═══ DATA PROVIDED ═══

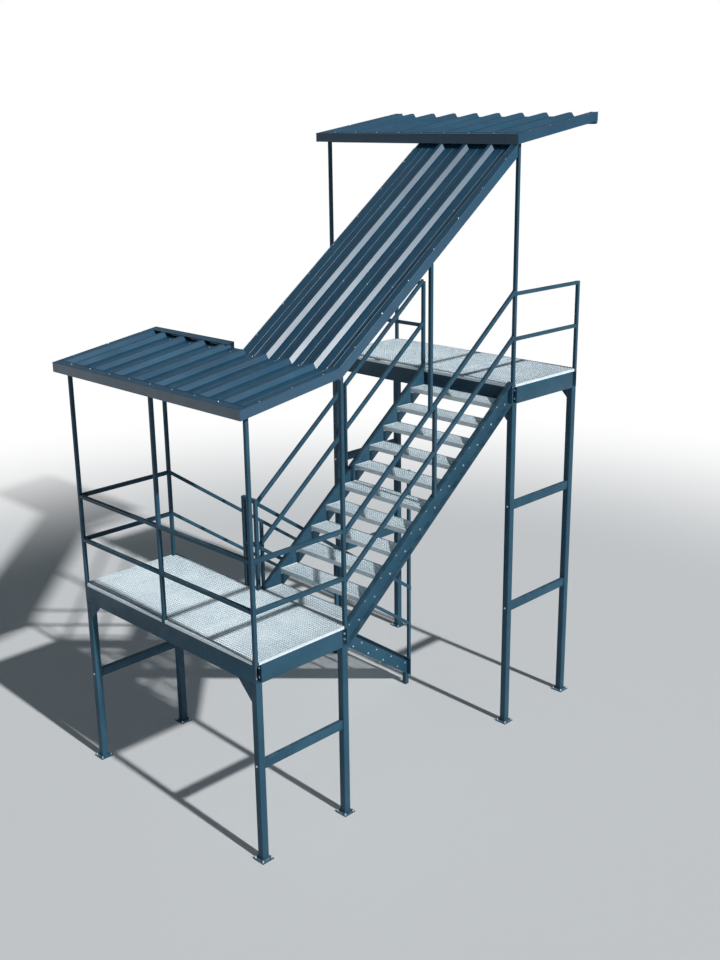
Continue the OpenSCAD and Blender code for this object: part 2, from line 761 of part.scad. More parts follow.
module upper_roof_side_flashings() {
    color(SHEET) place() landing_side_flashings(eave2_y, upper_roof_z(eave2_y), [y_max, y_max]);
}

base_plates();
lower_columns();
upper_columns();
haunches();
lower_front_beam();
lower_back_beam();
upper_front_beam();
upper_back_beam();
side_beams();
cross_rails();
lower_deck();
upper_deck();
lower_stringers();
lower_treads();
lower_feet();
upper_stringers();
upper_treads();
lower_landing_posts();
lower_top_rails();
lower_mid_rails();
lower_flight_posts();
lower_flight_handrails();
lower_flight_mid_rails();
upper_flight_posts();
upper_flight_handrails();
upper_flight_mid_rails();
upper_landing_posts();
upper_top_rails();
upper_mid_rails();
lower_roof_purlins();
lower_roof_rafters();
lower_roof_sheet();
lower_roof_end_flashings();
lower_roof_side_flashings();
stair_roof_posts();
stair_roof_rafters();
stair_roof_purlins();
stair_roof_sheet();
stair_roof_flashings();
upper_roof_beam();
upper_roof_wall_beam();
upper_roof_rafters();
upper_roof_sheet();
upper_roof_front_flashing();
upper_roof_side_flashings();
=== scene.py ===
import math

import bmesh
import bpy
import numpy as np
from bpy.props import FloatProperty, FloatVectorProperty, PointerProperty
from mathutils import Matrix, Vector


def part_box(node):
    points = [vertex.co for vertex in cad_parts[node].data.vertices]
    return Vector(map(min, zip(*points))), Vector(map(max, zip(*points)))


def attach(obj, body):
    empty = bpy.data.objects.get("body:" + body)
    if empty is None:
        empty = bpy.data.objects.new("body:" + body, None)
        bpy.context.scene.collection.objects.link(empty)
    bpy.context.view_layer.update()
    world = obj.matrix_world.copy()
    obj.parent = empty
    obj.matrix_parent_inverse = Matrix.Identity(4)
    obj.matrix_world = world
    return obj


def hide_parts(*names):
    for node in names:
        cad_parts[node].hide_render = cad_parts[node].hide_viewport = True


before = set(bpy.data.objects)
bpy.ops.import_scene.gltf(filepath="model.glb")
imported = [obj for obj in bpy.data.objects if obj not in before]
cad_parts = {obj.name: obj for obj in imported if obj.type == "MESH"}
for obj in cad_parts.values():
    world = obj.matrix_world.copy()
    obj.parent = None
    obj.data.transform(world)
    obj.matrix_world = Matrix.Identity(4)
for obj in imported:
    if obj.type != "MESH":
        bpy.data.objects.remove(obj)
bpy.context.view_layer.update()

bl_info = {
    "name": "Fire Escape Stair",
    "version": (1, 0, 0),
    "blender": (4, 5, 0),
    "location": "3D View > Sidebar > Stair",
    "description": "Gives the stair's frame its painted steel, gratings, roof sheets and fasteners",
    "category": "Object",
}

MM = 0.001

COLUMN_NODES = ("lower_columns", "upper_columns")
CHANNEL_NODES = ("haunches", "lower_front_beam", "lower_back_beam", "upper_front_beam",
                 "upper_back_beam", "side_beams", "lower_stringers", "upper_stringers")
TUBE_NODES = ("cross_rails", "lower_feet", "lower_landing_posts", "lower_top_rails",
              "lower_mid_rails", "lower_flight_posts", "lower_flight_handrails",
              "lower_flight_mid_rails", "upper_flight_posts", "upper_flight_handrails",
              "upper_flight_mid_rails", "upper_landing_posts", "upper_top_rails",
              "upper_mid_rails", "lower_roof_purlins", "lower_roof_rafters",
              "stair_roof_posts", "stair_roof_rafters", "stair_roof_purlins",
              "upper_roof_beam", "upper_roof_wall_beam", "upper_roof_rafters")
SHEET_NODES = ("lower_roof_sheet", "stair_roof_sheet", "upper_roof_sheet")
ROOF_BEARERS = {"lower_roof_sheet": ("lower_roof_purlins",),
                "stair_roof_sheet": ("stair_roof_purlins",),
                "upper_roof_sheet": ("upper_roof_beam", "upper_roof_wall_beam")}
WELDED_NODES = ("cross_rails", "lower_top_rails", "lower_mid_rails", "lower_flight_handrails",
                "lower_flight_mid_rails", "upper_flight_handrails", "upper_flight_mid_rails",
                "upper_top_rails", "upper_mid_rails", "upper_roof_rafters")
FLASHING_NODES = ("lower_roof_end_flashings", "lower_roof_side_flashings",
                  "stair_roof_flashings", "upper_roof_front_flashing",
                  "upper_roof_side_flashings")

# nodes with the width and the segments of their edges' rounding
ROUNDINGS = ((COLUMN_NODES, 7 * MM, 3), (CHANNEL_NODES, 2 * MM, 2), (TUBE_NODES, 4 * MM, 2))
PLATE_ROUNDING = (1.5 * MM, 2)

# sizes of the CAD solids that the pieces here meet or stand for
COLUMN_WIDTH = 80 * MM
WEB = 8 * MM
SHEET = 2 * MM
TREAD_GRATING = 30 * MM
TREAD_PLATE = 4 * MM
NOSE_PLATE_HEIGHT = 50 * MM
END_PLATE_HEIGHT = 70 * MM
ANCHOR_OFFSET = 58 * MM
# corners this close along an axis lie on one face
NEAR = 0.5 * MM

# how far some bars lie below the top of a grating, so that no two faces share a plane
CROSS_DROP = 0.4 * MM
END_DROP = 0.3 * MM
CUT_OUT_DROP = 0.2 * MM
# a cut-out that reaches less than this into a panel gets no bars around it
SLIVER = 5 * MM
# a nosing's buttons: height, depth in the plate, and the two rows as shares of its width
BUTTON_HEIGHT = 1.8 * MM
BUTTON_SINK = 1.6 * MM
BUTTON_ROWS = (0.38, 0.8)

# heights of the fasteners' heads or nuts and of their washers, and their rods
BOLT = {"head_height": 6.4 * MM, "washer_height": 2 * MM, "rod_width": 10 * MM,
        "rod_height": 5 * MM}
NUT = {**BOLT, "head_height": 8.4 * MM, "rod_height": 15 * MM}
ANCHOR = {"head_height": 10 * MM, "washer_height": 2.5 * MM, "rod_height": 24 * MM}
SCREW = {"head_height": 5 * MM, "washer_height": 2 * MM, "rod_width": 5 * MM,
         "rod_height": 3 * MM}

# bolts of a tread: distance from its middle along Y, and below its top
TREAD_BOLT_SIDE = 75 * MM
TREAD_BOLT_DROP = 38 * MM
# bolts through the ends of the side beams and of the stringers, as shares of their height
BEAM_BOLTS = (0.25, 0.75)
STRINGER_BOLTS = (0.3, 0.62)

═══

▸ YOUR GOAL
Your task is to output exactly the lines from the one with "base_plates();" through the one with "before = set(bpy.data.objects)", counting both ends.

▸ RESULT BELOW
base_plates();
lower_columns();
upper_columns();
haunches();
lower_front_beam();
lower_back_beam();
upper_front_beam();
upper_back_beam();
side_beams();
cross_rails();
lower_deck();
upper_deck();
lower_stringers();
lower_treads();
lower_feet();
upper_stringers();
upper_treads();
lower_landing_posts();
lower_top_rails();
lower_mid_rails();
lower_flight_posts();
lower_flight_handrails();
lower_flight_mid_rails();
upper_flight_posts();
upper_flight_handrails();
upper_flight_mid_rails();
upper_landing_posts();
upper_top_rails();
upper_mid_rails();
lower_roof_purlins();
lower_roof_rafters();
lower_roof_sheet();
lower_roof_end_flashings();
lower_roof_side_flashings();
stair_roof_posts();
stair_roof_rafters();
stair_roof_purlins();
stair_roof_sheet();
stair_roof_flashings();
upper_roof_beam();
upper_roof_wall_beam();
upper_roof_rafters();
upper_roof_sheet();
upper_roof_front_flashing();
upper_roof_side_flashings();
=== scene.py ===
import math

import bmesh
import bpy
import numpy as np
from bpy.props import FloatProperty, FloatVectorProperty, PointerProperty
from mathutils import Matrix, Vector


def part_box(node):
    points = [vertex.co for vertex in cad_parts[node].data.vertices]
    return Vector(map(min, zip(*points))), Vector(map(max, zip(*points)))


def attach(obj, body):
    empty = bpy.data.objects.get("body:" + body)
    if empty is None:
        empty = bpy.data.objects.new("body:" + body, None)
        bpy.context.scene.collection.objects.link(empty)
    bpy.context.view_layer.update()
    world = obj.matrix_world.copy()
    obj.parent = empty
    obj.matrix_parent_inverse = Matrix.Identity(4)
    obj.matrix_world = world
    return obj


def hide_parts(*names):
    for node in names:
        cad_parts[node].hide_render = cad_parts[node].hide_viewport = True


before = set(bpy.data.objects)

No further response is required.